Iran, as an oil exporter, relies heavily on petrodollars to cover its foreign exchange expenses. However, officials are trying to increase the share of alternative sources of foreign receipts.

 The Four Seasons
The Iranian peninsula is one of the most biodiverse in the world, with a climate offering all four seasons year round, and terrain ranging from mountains and forests to deserts and seasides.
Furthermore, Iran is an ancient land and a cradle of civilizations dating back seven millennia.    
Neighboring Turkey with less biodiversity and historical heritage is the sixth most popular tourist destination in the world. It attracts over 30 million tourists annually in recent years, bringing nearly $30 billion in tourism receipts.
Iran attracts a tenth of Turkey’s tourists annually. A look at Turkey reveals Iran’s superior potential as a tourism destination. Diverse attractions, boasting cultural splendors and a diverse and beautiful landscape suitable for a range of activities is what Iran can offer, in turn helping strengthen the central bank’s hand at stabilizing the rial.
Realizing Iran’s tourism potential requires heavy investment in the sector and regulatory reform for visa applications and even social laws.

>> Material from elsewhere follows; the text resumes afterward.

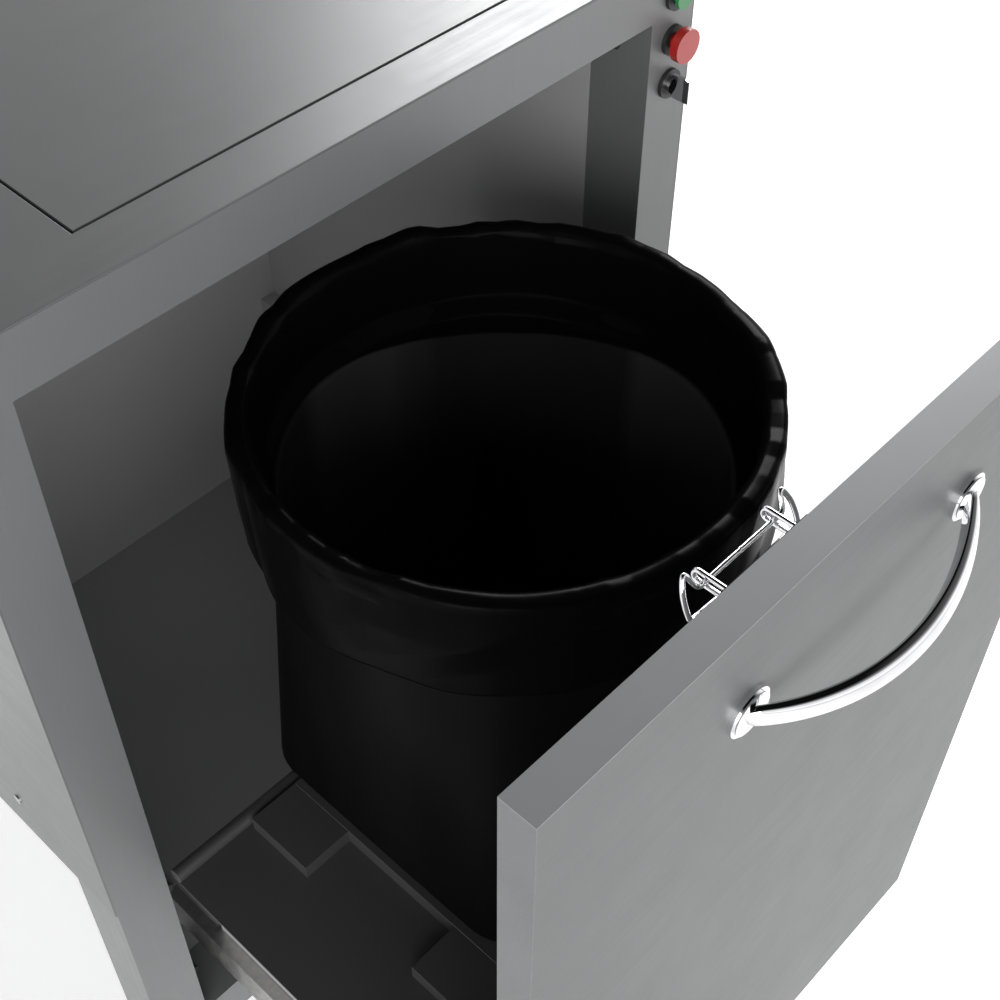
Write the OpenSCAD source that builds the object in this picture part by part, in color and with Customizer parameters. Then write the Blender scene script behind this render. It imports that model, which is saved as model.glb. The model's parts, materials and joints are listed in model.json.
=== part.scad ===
// Under-counter trash compactor: a cabinet with a pull-out bin drawer and an
// overhead telescopic press. Millimetres, +Z up. X = 0 is the middle of the width,
// Z = 0 is the floor, and Y = 0 is the middle of the depth with the drawer pulled out.
// The drawer is drawn pulled out and the press parked.

/* [Cabinet] */
// Width across the side skins
cabinet_w = 600; // [596:1:620]
// Height from the floor to the top panel
cabinet_h = 860; // [856:1:864]
// Depth from the front frame to the back panel
cabinet_d = 509.5; // [509.5:0.5:530]
// Height of the levelling feet
foot_h = 62; // [55:1:66]
// Depth of the front frame
frame_d = 52.2; // [45:0.1:52.2]

/* [Drawer] */
// Distance the drawer is pulled out
drawer_pull = 359; // [300:1:359]
// Thickness of the drawer front
front_t = 22; // [18:0.5:24]
// Gap around the drawer front
front_gap = 3.2; // [2.5:0.1:5]

/* [Bin] */
// Outer radius of the folded bag at the bin rim
rim_r = 171; // [168:1:174]
// Half width of the square foot of the bin
bin_half = 135; // [128:1:136]

/* [Press] */
// Travel of each telescopic stage
stage_travel = 56; // [40:1:60]
// Radius of the ram plate
ram_r = 126; // [110:1:127]

/* [Handle] */
// Half of the distance between the handle feet
handle_half = 99; // [80:1:120]
// Height of the arc of the bow
handle_rise = 31; // [24:1:40]

/* [Hidden] */

$fn = 64;
eps = 0.01;
hw = cabinet_w / 2;
skin = 1.5;
stile_w = 45.2;
rail_h = 44.3;
// Height of the lower edge of the side skins
side_z = 330;
top_z = cabinet_h - side_z;
base_z = foot_h - side_z;
floor_z = base_z + rail_h;
open_x = hw - stile_w;
open_top = top_z - rail_h;
front_x = open_x - front_gap;
front_top = open_top - front_gap;
front_bottom = floor_z + front_gap;
bow_drop = 16.6;
bow_leg = 6;
bow_r = (handle_half * handle_half + handle_rise * handle_rise) / (2 * handle_rise);
bow_angle = asin(handle_half / bow_r);
bow_z = 408;
handle_reach = bow_leg + handle_rise * cos(bow_drop) + 4.845;
front_y = (drawer_pull + handle_reach - cabinet_d) / 2;
back_y = cabinet_d - skin;
foot_y = [26, back_y - 24];
back_screw_x = hw - 20;
back_screw_z = [-240, 0, 240, 500];
liner_y = 471.5;
tub_x = hw - 62;
slide_x = tub_x - skin;
slide_len = 410;
slide_lo = -165;
slide_hi = -120;
press_y = 254;
motor_x = 160;
motor_z = floor_z + 52;
tray_z = -2;
platform_z = 12.5;
rim_z = 388;
shoulder_z = 328;
shoulder_r = 149;
plate_z = 424;
barrel_lo = plate_z + 7.5;
barrel_hi = 513;
stage_len = 79;
gland = 6;
stage_bore = [60, 54, 48, 42];
stage_gap = 0.3;
button_x = hw - 22.5;
hatch_x = 177.7;
hatch_lo = 41.5;
hatch_hi = 397;
hatch_gap = 2;
hatch_axis_y = hatch_hi - 14;
hatch_axis_z = top_z - 7;
clip_y = 36;
clip_z = 474;
clip_x = -68;
wire_r = 1.5;
port_x = 20;
pipe_lo = -124;
pipe_hi = 498;
pipe_x = [180, 202];
riser_y = liner_y + 14;

// Cabinet frame: origin at the front face, on the lower edge of the side skins
module cab() translate([0, front_y, side_z]) children();

// Drawer frame: drawn closed, then pulled out
module pulled() translate([0, front_y - drawer_pull, side_z]) children();

module slab(x0, x1, y0, y1, z0, z1) {
  translate([x0, y0, z0]) cube([x1 - x0, y1 - y0, z1 - z0]);
}

module pair() {
  children();
  mirror([1, 0, 0]) children();
}

module rod_y(x, z, r, y0, y1) {
  translate([x, y0, z]) rotate([-90, 0, 0]) cylinder(h = y1 - y0, r = r);
}

module rod_x(y, z, r, x0, x1) {
  translate([x0, y, z]) rotate([0, 90, 0]) cylinder(h = x1 - x0, r = r);
}

module rod_z(x, y, r, z0, z1) {
  translate([x, y, z0]) cylinder(h = z1 - z0, r = r);
}

module tube_z(r_out, r_in, z0, z1) {
  difference() {
    translate([0, 0, z0]) cylinder(h = z1 - z0, r = r_out);
    translate([0, 0, z0 - 1]) cylinder(h = z1 - z0 + 2, r = r_in);
  }
}

// Straight round wire between two points
module wire(a, b, r) {
  d = b - a;
  l = norm(d);
  translate(a) rotate([0, acos(d[2] / l), atan2(d[1], d[0])]) cylinder(h = l, r = r);
}

// Ring of folded channel, open towards +Y
module ring_channel(depth) {
  t = 2;
  ox = hw - skin;
  difference() {
    slab(-ox, ox, 0, depth, base_z, top_z - skin);
    slab(-open_x, open_x, -1, depth + 1, floor_z, open_top);
    difference() {
      slab(-ox + t, ox - t, t, depth + 1, base_z + t, top_z - skin - t);
      slab(-open_x - t, open_x + t, t - 1, depth + 2, floor_z - t, open_top + t);
    }
  }
}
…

According to the head of Iran Touring and Tourism Investment Company, Mohsen Gharib, Iran will face a “tsunami” of foreign tourists once sanctions on the country are lifted.
 “Nearly 20 million foreign tourists will probably visit Iran within the next five years,” Gharib said recently.

 Historic Repercussions
Iran has a diversified economy, with over 40 different industries listed on Tehran Stock Exchange. But the oil industry has always overshadowed others in size and share of foreign receipts.
Iran’s oil reliance has cost it a great deal throughout the black gold’s production history.
The susceptibility of the country to economic turmoil as a result of oil price fluctuations and sanctions are two of the most concerning effects that concern policymakers.
UK sanctions on Iranian oil exports—after the nationalization of the Anglo-Iranian Oil Company in 1951 by the Iranian government following Britain’s refusal to amend the appalling terms given to Iran for its oil—broke the Iranian economy.
A more recent example were curbs on Iran’s oil exports in 2012—imposed to curb Tehran’s nuclear activities, which contributed to a 60% devaluation of the rial.